The event at the Leacock Theatre featured three panels with speakers discussing a vision of Calgary with and without the Games; the economic costs and benefits of hosting; and the positive and negative impacts of hosting in 2026. Each speaker had four minutes to address their topic and the floor was then opened for questions from the audience.
While there was discussion around the financial pluses and minuses of hosting the Games — and how reports can be tweaked to accomplish a desired answer — much was made of the intangible benefits that could accompany a winning bid: civic pride, increased awareness of Calgary on the world stage, more visibility for disabled athletes and the promotion of sport.
“I feel that we are struggling to figure out who we are. We are a city with an empty downtown. A city that gets frustrated because we seem to always be battling,” said former Olympian and Calgary Bid Exploration Committee member Catriona Le May Doan. “Let’s get together and talk about things … It takes a bit of work to inform ourselves, but that is what’s needed.”
However, some, including Lois Appleby, CEO of the 2000 Sydney Paralympics Organising Committee, cautioned against investing too heavily in things that can’t be measured. She cited phrases that have been part of the “yes” side’s pitch.
“ ‘Immense possibility.’ ‘Best chance for economic revitalization.’ ‘Nation-building.’ Really? Do we really think that people understand that?” Appleby said. “With a mega-event, there is the opportunity for the needs of the groups that don’t have the presence or the polish to be forgotten … It can be a bit of a vacuum and collect all of our energy, our public dollars.”
That’s one of the major sticking points for Erin Waite, organizer of No Olympics Calgary.
“What is it that we aren’t doing if we are pursuing being a host city?” Waite said. Referencing then Premier Peter Lougheed’s move in the 1970s to bring together public and private money to create innovation in the energy sector, Waite said, “It would take time. It would be a risk. But it (investment in innovation) would truly benefit our city long-term. That gives a reason for our kids to stay. It would go so far beyond a single event.”
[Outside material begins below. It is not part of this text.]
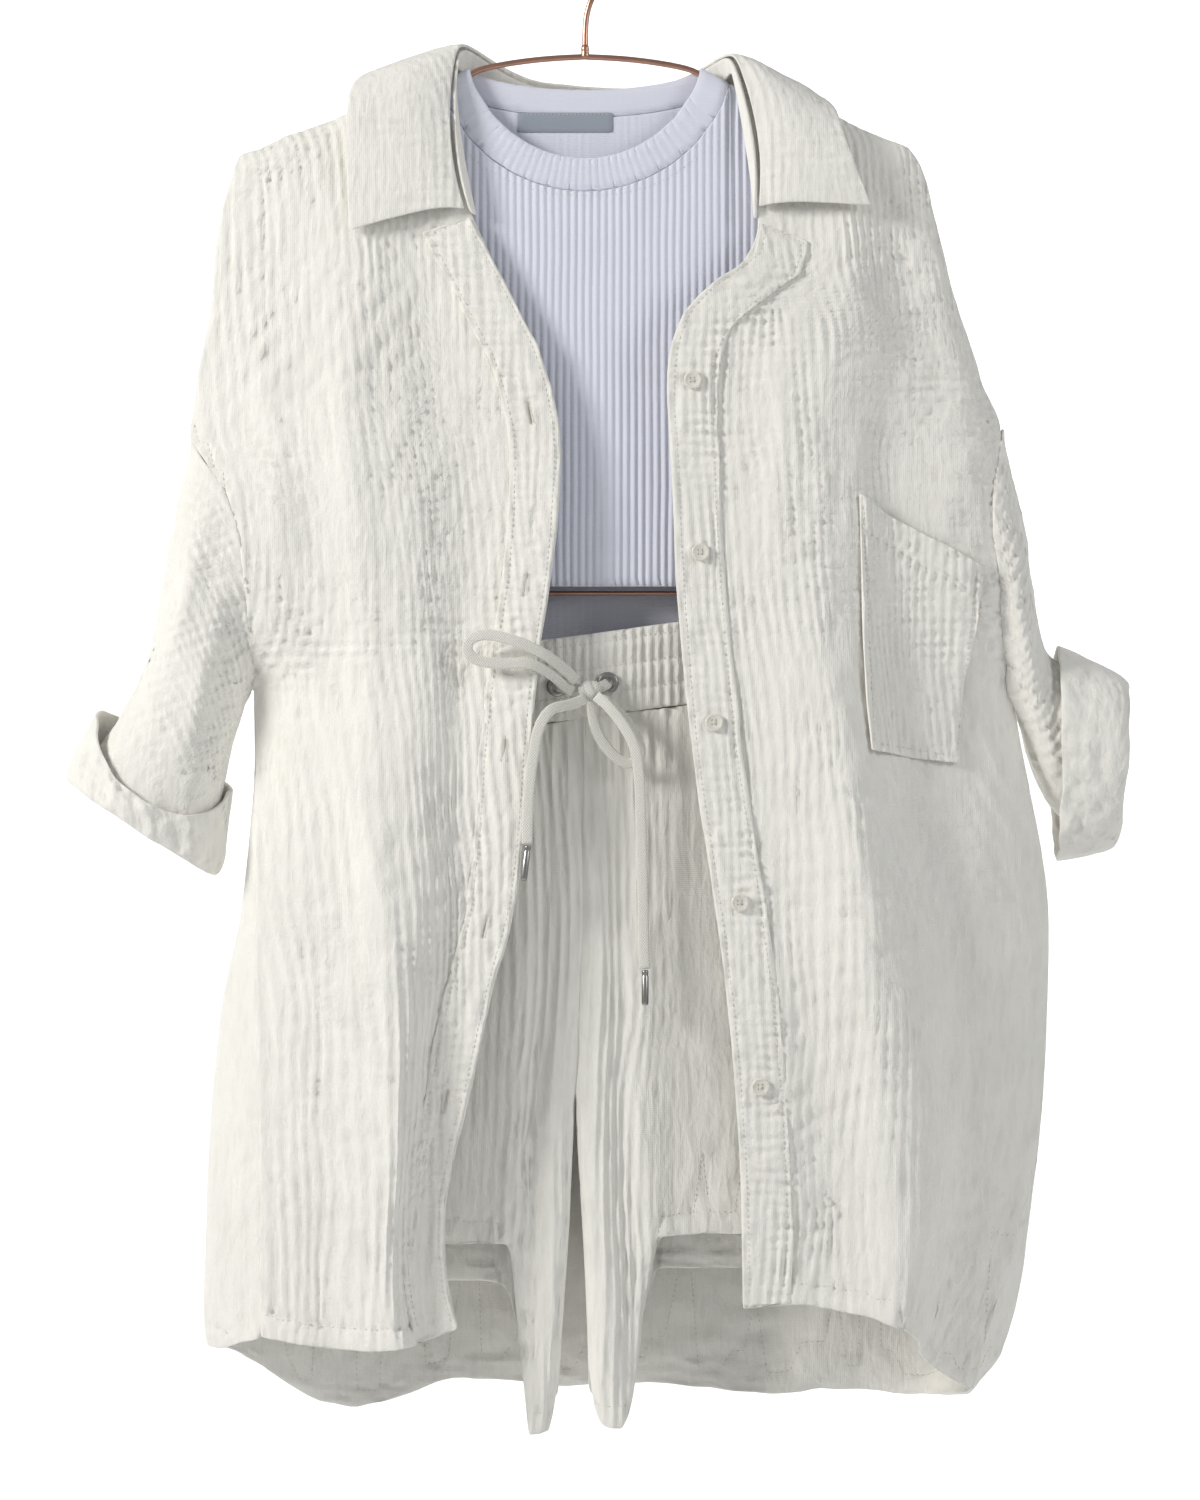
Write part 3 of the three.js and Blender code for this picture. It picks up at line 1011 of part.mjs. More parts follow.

A longtime community builder in Calgary isn’t daunted by the prospect of the city biting off more than it can chew. Terry Rock, president and CEO of Calgary Technologies, Inc., said that being able to tout Calgary’s Olympic status (once again) would be a big selling point when he is trying to get international start-ups to set up shop here.
“The costs (of the Games) are challenging, but I would like to be a city that is not a great city, but a city where great things happen,” Rock said.
Rock also said that a winning Olympic bid could mean a big boost to the long-term health of the tourism industry, as well as a “huge opportunity” to position Calgary as the international hub for winter sport technology.
Professor Julie Booke, PhD, who coordinates the sport and recreation management program, sat in the audience along with students from her project planning course, other faculty, staff and members of the public.
“I think it’s important for students to be informed about such a massive decision. To have this here on campus is really beneficial,” Booke said.
Rebekah Pritchard and Sonja Larison, students in the sport and recreation management program, volunteered at the event, gaining insight into the behind-the-scenes planning and work required to stage the symposium. They were also able to take in the information presented.
“It’s interesting to see how these events are put together,” Larison said. “We’ve heard about this for weeks. It’s important to give us a voice in this decision.”
Something that people should consider in making that decision has been largely missing from the dialogue, said Patti Pon. In her two and a half years as a member of the Calgary Bid Exploration Committee, Pon said it was mostly radio silence on culture and education, two of the three pillars of the Olympic Games.
“That was discouraging to me because those are the things that we remember,” said Pon, president and CEO of Calgary Arts Development. “You can’t tell me who won the biathlon in ’88 but you can tell me about Eddie the Eagle. You can tell me about that song by David Foster, about the coats designed by Sunice.”
Citing our position as the third most ethnically diverse city in Canada, she also called on everyone to make sure all residents are part of “a renewed identity for Calgary.”
“I play a game when I go to public events where I count the number of people who are visible minorities, like me. Usually, it’s me and the mayor,” Pon said. “I usually can’t get past two hands and I can’t get past two hands here … Diversity is our greatest strength, not our weakness. We haven’t done a good enough job promoting that.”
The Paralympic Games presents a unique opportunity to increase accessibility, said Legg, past-president of the Canadian Paralympic Committee.
“Potential benefits could be an increase dramatically for both mobility and psychological factors. In Tokyo (which is hosting the 2020 Summer Games), they’ve mandated that more hotel rooms need to be accessible,” Legg said. “A second advantage is increased media coverage of those with disabilities so they become part of the narrative … and you could also see an increase in inclusion for things like hiring.”
Building relationships with the wider community is one of the factors that led Treaty 7 First Nations to endorse a bid, said Chief Lee Crowchild of the Tsuut'ina Nation.
“We thought about, ‘What is the outcome?’ It is the progression of dialogue between the City of Calgary and all the Treaty 7 and beyond. We need to do that,” Crowchild said. “We need to think on the global level of the impact of what we are doing, rather than who is on what side.”